Here are the Eagles underdogs that made up one of the greatest underdog stories in history. These will be the names that Eagles fans will remember forever.

Nelson Agholor, Wide Receiver
Agholor entered his third NFL season with lowered expectations. After his rookie and sophomore seasons were plagued by drops and underachievement, Agholor was expected to be the team’s third or fourth option behind Zach Ertz, Alshon Jeffery, and Torrey Smith.

From the first offensive drive of the season, it was clear that the Agholor we had seen in 2015 and 2016 was not the 2017 version we were about to see.

In 2017, Agholor totaled more receptions, receiving yards and touchdowns than his first two seasons combined. Additionally, the drops that plagued him were in the rearview mirror.

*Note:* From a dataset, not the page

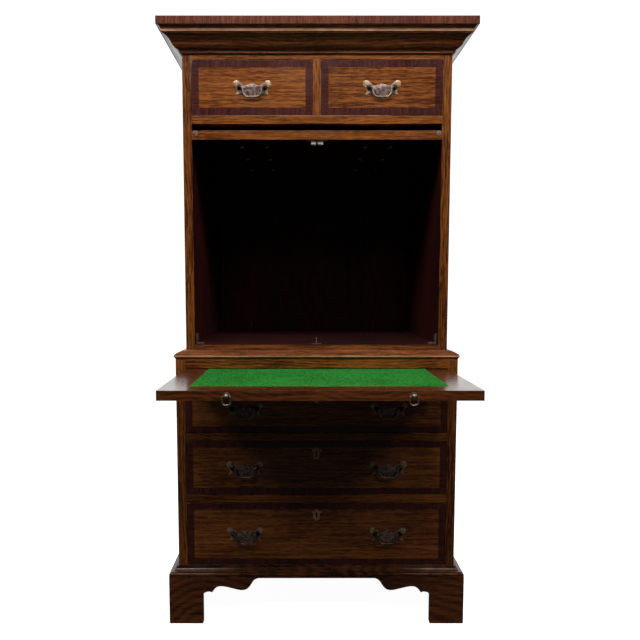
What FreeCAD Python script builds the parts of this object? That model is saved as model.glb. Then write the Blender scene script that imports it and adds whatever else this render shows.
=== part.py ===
"""Oak cupboard in the form of a chest on chest: an upper case whose door, dressed as three long
drawers, swings up and slides back over the cavity, on a lower case with a slide and three drawers.

Frame: +Z up, the front faces -Y, X = 0 is the middle, Z = 0 is the floor under the feet.
Rest pose: the door is slid back under the short drawers and the slide is pulled out."""
import FreeCAD, Part
import Sketcher
import math
import os
import re
from FreeCAD import Placement, Rotation, Vector

DOC = FreeCAD.newDocument("OakCupboard")

# Driving dimensions in millimetres. Each one is a plain number in the spreadsheet.
SIZES = {
    # upper case
    "upper_width": 705, "side_thickness": 24, "back_thickness": 9,
    "sill_height": 13, "cavity_height": 582, "short_rail_height": 22, "short_rail_depth": 44,
    "short_opening_height": 141.5, "top_rail_face": 13.5, "top_rail_thickness": 24,
    "muntin_width": 21, "back_board_width": 108, "back_board_gap": 0.6,
    # cornice
    "cornice_height": 76.5, "cornice_projection": 56, "fascia_height": 19.5, "fascia_return": 2,
    "cornice_cove": 8, "cornice_bead": 3, "ogee_rise": 34, "top_board_thickness": 8,
    # lower case
    "case_step": 25, "lower_side_thickness": 25, "bottom_board_thickness": 23,
    "bottom_opening_height": 175.5, "lower_rail_height": 23, "middle_opening_height": 148.5,
    "middle_rail_height": 21.5, "top_opening_height": 132, "slide_rail_height": 19.5,
    "slide_opening_height": 24, "frieze_rail_height": 22, "rail_depth": 60,
    "lower_top_thickness": 18, "runner_width": 22, "runner_height": 12, "guide_height": 20,
    # waist and base
    "waist_height": 26, "waist_nose": 4.5, "waist_nose_height": 4, "waist_cove": 9, "waist_fillet": 2,
    "foot_height": 133, "plinth_projection": 23.5, "plinth_thickness": 20, "apron_height": 128,
    "foot_width": 91.5, "bracket_reach": 252, "back_bracket_thickness": 18, "foot_block_width": 42,
    "foot_block_lift": 3, "base_fillet": 2, "base_bead": 8, "base_shoulder": 3,
    # drawers
    "front_thickness": 20, "front_gap": 1.5, "running_gap": 0.3, "box_side_gap": 1,
    "box_board": 10, "box_bottom": 6, "box_bottom_lift": 8, "box_drop": 13,
    "short_back_clear": 87, "long_back_clear": 94,
    # slide
    "slide_thickness": 22, "slide_back_clear": 34, "slide_travel": 380, "slide_side_gap": 1,
    "baize_thickness": 1, "baize_margin": 62, "baize_back_margin": 38, "knob_spacing": 400,
    "knob_radius": 6.5, "knob_reach": 9, "knob_stem_radius": 3.2, "rose_radius": 8,
    "rose_thickness": 1.2, "knob_tail_depth": 14, "ring_wire": 1.5, "ring_pin": 1.1,
    "ring_half_width": 9, "ring_drop": 19, "ring_shoulder": 14, "ring_foot": 5.5, "ring_neck_gap": 0.5,
    "ring_bend": 1.8,
    # door
    "door_thickness": 25.2, "door_side_gap": 1.5, "door_bottom_gap": 1.5, "door_proud": 16,
    "door_top_clear": 18, "door_back_clear": 46.1, "pivot_inset": 27, "false_front_thickness": 3,
    "false_rail": 21,
    "shoe_length": 18, "shoe_height": 16, "shoe_depth": 9.5, "groove_depth": 10,
    "pivot_radius": 4, "pivot_bite": 14, "glide_radius": 7, "glide_thickness": 1.1, "glide_inset": 10,
    "glide_offset": 3,
    # pull handles
    "plate_width": 100, "plate_rise": 18, "plate_drop": 27, "plate_thickness": 1.2,
    "post_spacing": 68, "post_reach": 8, "post_radius": 4.2, "post_neck": 3, "post_foot": 5.2,
    "post_head": 3.6,
    "bolt_radius": 2.4, "bolt_end": 6, "nut_width": 9, "nut_height": 4, "pin_radius": 1.5,
    "pivot_play": 0.1, "wire_radius": 2.1, "bail_half_width": 25, "bail_drop": 25,
    "bail_shoulder": 15, "bail_foot": 16, "bail_neck_gap": 0.8, "bail_bend": 3, "lower_handle_spacing": 389,
    # escutcheons
    "shield_width": 30, "shield_height": 36, "shield_thickness": 1.2, "shield_top_gap": 13,
    "keyhole_radius": 2.6, "keyhole_drop": 9, "keyhole_slot": 2.4,
    # catch, strike and stops
    "catch_width": 56, "catch_inset": 6, "catch_plate": 1.2, "ear_width": 13, "ear_gap": 5.2,
    "roller_radius": 5.5, "roller_length": 10, "roller_clear": 0.6, "roller_pin": 1.5, "ear_lap": 3.7,
    "strike_width": 26.5, "strike_depth": 14, "strike_plate": 1.5, "strike_neck": 1.6,
    "strike_head": 2.8, "strike_height": 17, "stop_height": 28, "stop_reach": 22,
    "stop_thickness": 4.5, "stop_width": 12, "stop_clear": 1,
    # one overrun for every cut
    "overrun": 2,
}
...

Agholor’s struggles came to a head in 2016 following the Seahawks game in which Agholor had a wide open drop and an illegal formation penalty that nullified a 57-yard Zach Ertz touchdown.

“I did it to myself,” Agholor told the media in the locker room following the game. “I started getting into my own head and trying so hard and thinking about being perfect and when miscues were there and they were exposed, I let it just eat at me.”

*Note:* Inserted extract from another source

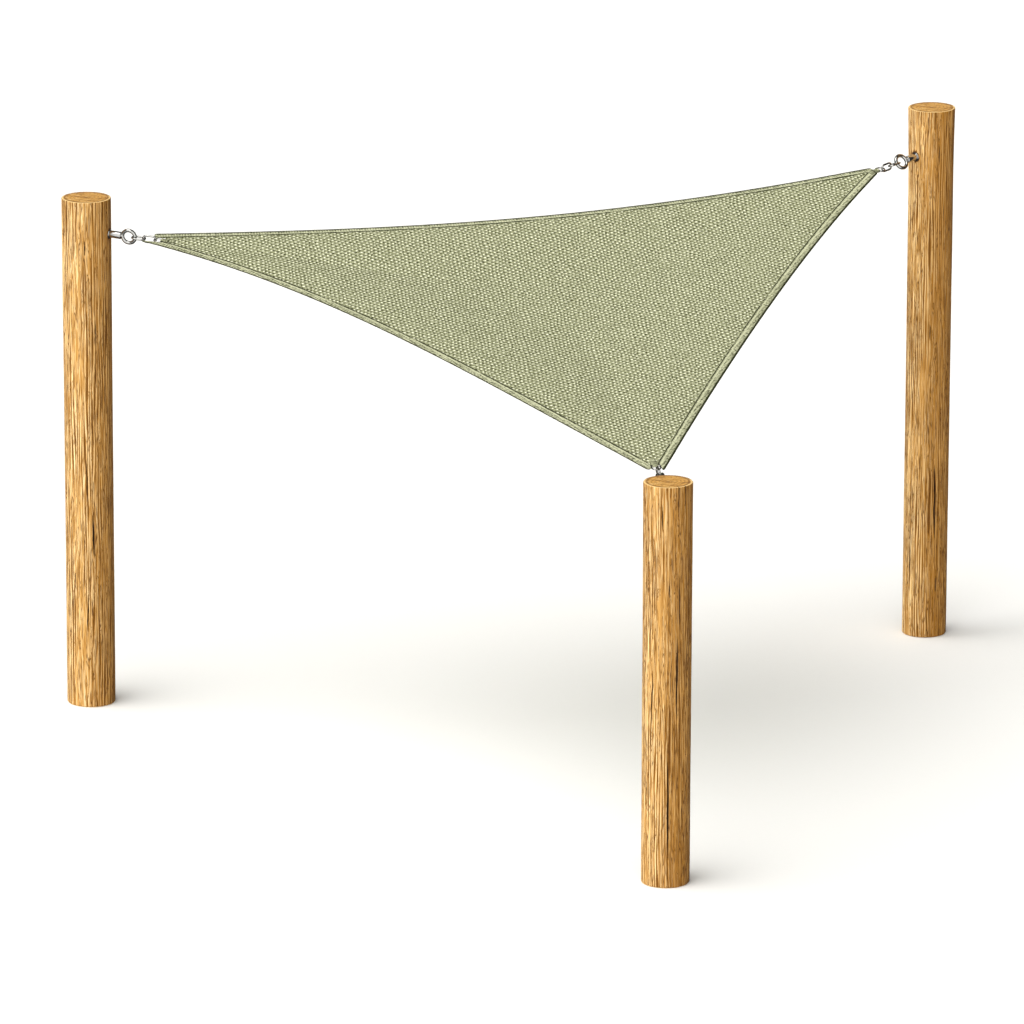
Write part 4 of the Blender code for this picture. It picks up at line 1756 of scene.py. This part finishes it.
@dataclass
class CornerTab:
    """A strap folded round the D-ring's bar and sewn to both sides of the sail's corner."""

    corner: Corner
    half_width: float = 0.013
    half_thick: float = 0.0011
    reach: float = 0.062                # from the bar to the strap's ends
    spread: float = 0.0040              # of the two tongues from the middle of the cloth
    wrap: float = 0.0051                # radius of the fold, to the middle of the strap
    stations: tuple[float, ...] = (0.050, 0.036, 0.024, 0.012)      # along a tongue, after its end
    fold_start: float = 58.0            # degrees at which the fold leaves the upper tongue
    fold_turn: float = 244.0
    fold_steps: int = 18

    def line(self) -> list[tuple[Vector, Vector]]:
        """Draw the strap's middle line, from end to end round the bar.

        Returns:
            Its points and their outward directions.
        """
        up = Vector((0.0, 0.0, 1.0))
        stations = (self.reach, *self.stations)
        result = [(Vector((x, 0.0, self.spread)), up) for x in stations]
        for i in range(self.fold_steps + 1):
            angle = math.radians(self.fold_start + self.fold_turn * i / self.fold_steps)
            way = Vector((math.cos(angle), 0.0, math.sin(angle)))
            result.append((way * self.wrap, way))
        result += [(Vector((x, 0.0, -self.spread)), -up) for x in reversed(stations)]
        return result

    def sew_box(self, place: Matrix) -> bpy.types.Object:
        """Sew a crossed box of stitches on both sides of the strap.

        Args:
            place: Frame in the middle of the D-ring's bar.

        Returns:
            All its stitches as one object.
        """
        inner, outer, edge = 0.014, self.reach - 0.006, self.half_width - 0.004
        corners = ((inner, -edge), (outer, -edge), (outer, edge), (inner, edge))
        paths = ((*corners, (inner, -edge), (outer, edge)), ((inner, edge), (outer, -edge)))
        rows = []
        for way in (1.0, -1.0):
            up = place.to_3x3() @ Vector((0.0, 0.0, way))
            level = way * (self.spread + self.half_thick + 0.0003)
            for path in paths:
                rows.append([(place @ Vector((x, y, level)), up) for x, y in path])
        box_seam = Seam(half_length=0.0017, half_width=0.0006, half_height=0.0004, pitch=0.0044)
        return box_seam.sew(f"box_seam_{self.corner.name}", rows)

    def build(self, cloth: bpy.types.Material, thread: bpy.types.Material) -> list[bpy.types.Object]:
        """Build, dress and deliver the strap and its box of stitches.

        Args:
            cloth: Finish of the strap.
            thread: Finish of the stitches.

        Returns:
            Both pieces.
        """
        place = chain_frame(self.corner) @ Matrix.Translation((D_STRAIGHT, 0.0, 0.0))
        side = Vector((0.0, 1.0, 0.0))
        w, t = self.half_width, self.half_thick
        half = [(-w, -t * 0.5), (-w + t * 0.6, -t), (0.0, -t), (w - t * 0.6, -t), (w, -t * 0.5)]
        section = half + [(y, -z) for y, z in reversed(half)]
        line = self.line()
        rings = [[place @ (point + side * y + out * z) for y, z in section] for point, out in line]
        strap = Bench.swept(f"strap_{self.corner.name}", rings)
        runs = [0.0]
        for (before, _), (after, _) in zip(line, line[1:]):
            runs.append(runs[-1] + (after - before).length)
        Bench.unwrap(strap, "metres", [(run, 0.015 + 0.3 * abs(y)) for run in runs for y, _ in section])
        Bench.deliver(strap, Slot.CLOTH, [], 50.0, cloth)
        stitches = self.sew_box(place)
        Bench.deliver(stitches, Slot.CLOTH, [], 80.0, thread)
        return [strap, stitches]


@dataclass
class Fittings:
    """What joins one corner to its post: the eye bolt, its washer, two chain links and the D-ring."""

    corner: Corner
    collar_radius: float = 0.017
    collar_end: float = 0.037
    neck_radius: float = 0.010
    shank_radius: float = 0.008
    shank_length: float = 0.090
    washer_radius: float = 0.0215
    washer_thick: float = 0.004
    seat_depth: float = 0.003
    edge: float = 0.0014

    def rod(self, name: str, radius: float, start: float, end: float, edge: float) -> bpy.types.Object:
        """Turn a round rod with rounded ends along the eye bolt's axis.

        Args:
            name: The new object's name.
            radius: The rod's radius.
            start: Where it starts, from the middle of the ring.
            end: Where it ends.
            edge: Roundness of its ends.

        Returns:
            The rod, with X along it.
        """
        rod = Bench.start(
            name, bpy.ops.mesh.primitive_cylinder_add, vertices=48, radius=radius, depth=end - start,
            location=((start + end) / 2, 0.0, 0.0), rotation=(0.0, math.pi / 2, 0.0),
        )
        Bench.edit(
            rod, "EDGE", lambda e: abs(e.verts[0].co.z - e.verts[1].co.z) < 1e-6,
            (bpy.ops.mesh.bevel, {"offset": edge, "segments": 3, "affect": "EDGES"}),
        )
        return Bench.settle(rod)

    def eye_bolt(self) -> bpy.types.Object:
        """Build the ring, neck, collar and shank as one forged piece.

        Returns:
            The eye bolt.
        """
        bolt = Bench.start(
            f"eye_bolt_{self.corner.name}_steel", bpy.ops.mesh.primitive_torus_add,
            major_radius=EYE_RADIUS, minor_radius=EYE_BAR, major_segments=80, minor_segments=32,
        )
        Bench.settle(bolt, Matrix.Rotation(math.radians(90.0 + self.corner.eye_turn), 4, "X"))
        back = -EYE_REACH - self.seat_depth + self.washer_thick + 2 * GAP
        tip = -EYE_REACH - self.seat_depth - self.shank_length + GAP
        neck = self.rod("neck", self.neck_radius, -self.collar_end - 0.004, -EYE_RADIUS + 0.001, 0.0005)
        collar = self.rod("collar", self.collar_radius, back, -self.collar_end, 0.0024)
        shank = self.rod("shank", self.shank_radius, tip, back + 0.004, self.edge)
        for part in (neck, collar, shank):
            Bench.combine(bolt, part, "UNION")
        return Bench.settle(bolt, eye_frame(self.corner))

    def washer(self) -> bpy.types.Object:
        """Build the washer that lies in the post's seat.

        Returns:
            The washer.
        """
        back = -EYE_REACH - self.seat_depth + GAP
        front = back + self.washer_thick
        washer = self.rod(f"washer_{self.corner.name}_steel", self.washer_radius, back, front, 0.001)
        hole = self.rod("hole", self.shank_radius + GAP, back - 0.01, front + 0.01, 0.0005)
        Bench.combine(washer, hole, "DIFFERENCE")
        return Bench.settle(washer, eye_frame(self.corner))

    def link(self, name: str, start: float, turn: float) -> bpy.types.Object:
        """Stretch a ring to a chain link and hang it in its place.

        Args:
            name: "inner" in the eye or "outer" in the D-ring.
            start: Where it starts along the chain.
            turn: Degrees about the chain.

        Returns:
            The link.
        """
        radius = LINK_WIDTH / 2
        half = math.pi / 64
        link = Bench.start(
            f"link_{name}_{self.corner.name}_steel", bpy.ops.mesh.primitive_torus_add, major_radius=radius,
            minor_radius=LINK_BAR, major_segments=64, minor_segments=24, rotation=(0.0, 0.0, half),
        )
        Bench.settle(link, Matrix.Translation((radius, 0.0, 0.0)))
        Bench.edit(
            link, "VERT", lambda v: v.co.x > radius,
            (bpy.ops.transform.translate, {"value": (LINK_LENGTH - 2 * radius, 0.0, 0.0)}),
        )
        twist = Matrix.Rotation(math.radians(turn), 4, "X")
        return Bench.settle(link, chain_frame(self.corner) @ Matrix.Translation((start, 0.0, 0.0)) @ twist)

    def d_ring(self) -> bpy.types.Object:
        """Bend a round bar to the D-ring.

        Returns:
            The D-ring.
        """
        radius = D_WIDTH / 2
        inner = radius - D_CORNER
        bend_x = D_STRAIGHT - D_CORNER
        arcs = (
            (D_BOW + radius, 0.0, radius, 90.0, 270.0, 36), (bend_x, -inner, D_CORNER, 270.0, 360.0, 8),
            (bend_x, inner, D_CORNER, 0.0, 90.0, 8),
        )
        path = []
        for x, y, bend, start, end, steps in arcs:
            for i in range(steps + 1):
                way = azimuth(start + (end - start) * i / steps)
                path.append((Vector((x, y, 0.0)) + way * bend, way))
        place = chain_frame(self.corner)
        rings = []
        for point, way in path:
            turns = (2 * math.pi * k / 24 for k in range(24))
            offsets = (way * (D_BAR * math.cos(a)) + Vector((0.0, 0.0, D_BAR * math.sin(a))) for a in turns)
            rings.append([place @ (point + offset) for offset in offsets])
        return Bench.swept(f"d_ring_{self.corner.name}_steel", rings, closed=True)

    def build(self, steel: bpy.types.Material) -> None:
        """Build, dress and deliver all five pieces.

        Args:
            steel: Their finish.
        """
        turn = self.corner.eye_turn
        pieces = {
            "eye_bolt": self.eye_bolt(),
            "washer": self.washer(),
            "link_inner": self.link("inner", FIRST_START, INNER_TWIST * turn),
            "link_outer": self.link("outer", SECOND_START, 90.0 + OUTER_TWIST * turn),
            "d_ring": self.d_ring(),
        }
        for node, piece in pieces.items():
            Bench.deliver(piece, Slot.STEEL, [f"{node}_{self.corner.name}"], material=steel)


@dataclass
class Sail:
    """The whole sail: cloth, hems, seams and corner straps."""

    flat_size: tuple[float, float] = (3.72, 3.03)
    flat_area: float = 4.56

    def build(self) -> None:
        shape = HungShape()
        cloth = ClothField(shape).build()
        # The three hem finishes are lit and shaded copies: they differ only in the breadth of the painted
        # shade along the outer fold and in the seam's furrow
        far_hem = HemCloth(rim=0.0150, furrow=0.0046).material()
        side_hem = HemCloth(rim=0.0125, furrow=0.0026).material()
        near_hem = HemCloth().material()
        thread = SewingThread().material()
        extras = []
        for edge, hem_cloth in zip(EDGES, (near_hem, side_hem, far_hem)):
            extras += Hem(edge, shape).build(hem_cloth, thread)
        for corner in CORNERS:
            extras += CornerTab(corner).build(near_hem, thread)


def main() -> None:
    """Build every piece in turn and set the studio round it."""
    logging.basicConfig(level=logging.INFO, format="%(name)s: %(message)s")
    split_wood = SplitWood().material()
    for corner in CORNERS:
        LogPost(corner).build(split_wood)
    steel = BrightSteel().material()
    for corner in CORNERS:
        Fittings(corner).build(steel)
    Sail().build()
    Studio().build()


if __name__ == "__main__":
    main()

It’s an interview that is difficult to watch. Agholor was tormented by his mistakes. Doug Pederson benched Agholor the next week and he finished the season with nine catches in the last seven games.

From the first offensive drive of 2017, which ended with a 58-yard Carson-Wentz-to-Nelson-Agholor touchdown, Agholor’s confidence was at an all-time high. Agholor finished the season with 62 receptions for 768 yards and eight touchdowns.

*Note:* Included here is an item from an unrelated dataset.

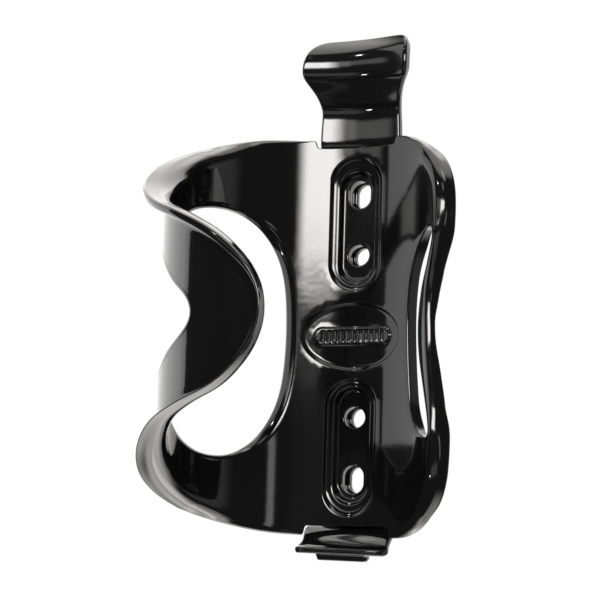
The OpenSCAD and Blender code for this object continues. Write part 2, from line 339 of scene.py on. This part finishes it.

Agholor, like so many of his teammates, showed up on the biggest stage. After having nine catches in seven weeks to close out the toughest two-season stretch of an Eagle in recent memory, Agholor tied for the lead in the Super Bowl with nine receptions.

Agholor went from being a first-round pick to public enemy number one to one of the greatest redemption seasons in recent memory. The confidence displayed by Agholor in his third season in the league will only be bolstered by the new jewelry he will have soon.

Brent Celek, Tight End
Celek is the longest-tenured Philadelphia athlete. He has been through Andy Reid, survived the Chip Kelly era and has stuck around with Doug Pederson.

Celek has been the model of what it means to be a Philadelphia Eagle and is one of the most deserving of this Super Bowl victory. In 11 seasons with the Eagles, Celek has missed one game.

In each of the last two seasons, Celek has had career lows in receptions and it is clear he is on his way out. However, he will be welcome in Philadelphia as long as he wants to play. The tight end will be forever an Eagle, especially after helping to bring a ring to the City of Brotherly Love.

Trey Burton, Tight End
Trey Burton played the 2017 season on a second round tender that netted him $2.7 million. Throughout his career with the Eagles, the team has valued him enough to expand the roster spots for tight ends in his rookie year and expand his role on special teams to make the tight end more valuable.

Burton went to the University of Florida hoping to play quarterback. However, during his time in college he threw just 17 passes. Burton played running back, tight end, wide receiver and a quarterback while a Gator. His role on offense began as a running back and focused less on running and more on receiving as the years progressed. Without a steady position, Burton went undrafted in 2014.

In his first two seasons in the NFL, Burton was almost exclusively a special teams player. It wasn’t until Pederson came to Philadelphia that Burton saw extensive action on offense. The former Gator caught 37 passes for 327 yards and a touchdown in his third season. In 2017, he had a nose for the endzone, scoring five times on only 23 receptions. At a clip of one touchdown per 4.6 touches, Burton was by far the most efficient Eagle in terms of making the most of his touches.

Burton was largely quiet in the playoffs, hauling in just one pass for 12 yards against the Vikings in the NFC Championship. When the Eagles called Burton’s number in the big game, boy did he deliver. The Philly Special was reliant on a touch pass from a tight end who hadn’t completed a pass since 2012. Burton’s teammates implored him to not throw the pass too hard, Foles wasn’t used to catching passes. His coaches told him options one, two and three were to run the ball after receiving the pitch from Corey Clement. When Burton saw Foles without a defender in sight, he let it fly.

Burton hardly saw the field in his first two years with the Eagles. When Pederson came to town, Philadelphia saw what the tight end had to offer. When his number was called in the Super Bowl, the world saw what the tight end had to offer.

The Eagles Super Bowl roster will be remembered forever by Eagles fans. While each member of that roster surely has their own underdog story, these are the biggest underdogs that helped one of the biggest underdog teams in NFL history overcome all adversity to bring home the sport’s biggest prize.